Though Fletcher sold his share of the business to employees in 2006 and retired long before the VLS sale, knowing it grew out of what he began is a point of pride.
“I’ve had a good career,” he says. “I had good people and let them do their jobs.”
As for the entrepreneurial fire, Fletcher says it’s a mindset.
“There are people who can handle the risk,” he says. “And they’re in the minority.”
After being absorbed into RMT, the combined companies have become part of TRC Solutions, a 6,000-employee, global consulting and management company focused on environmental solutions like wind energy.
Source: George Fletcher
1974 – Environmental engineers Larry Blackwell and Joe Busby found Environmental Dynamics Inc.
1975 – George Fletcher joins EDI as third principal.
1980 – Kurt Priester joins EDI.
1981 – Kurt Priester and wife, Sue, found Computer Dynamics Inc.
1982 – EDI buys a little-known waste-management-software package called Datastream for $16,000.
1984 – EDI sells to RMT, a wholly owned subsidiary of Wisconsin Power and Light.
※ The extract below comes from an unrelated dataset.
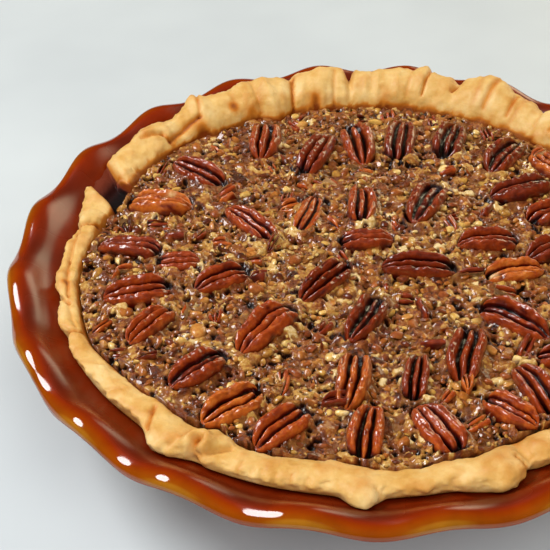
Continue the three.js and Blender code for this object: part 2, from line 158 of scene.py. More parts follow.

Busby and Fletcher assume leadership roles within RMT.
1986 – Armed with $65,000 in seed money, Larry Blackwell launches Datastream.
1992 – George Fletcher founds the Fletcher Group which has since become SynTerra Corp.
1995 – Datastream goes public.
1997 – The Priesters sell Computer Dynamics Inc. to Total Control Products.
2006 – Datastream sells to Infor Global Solutions for $216 million.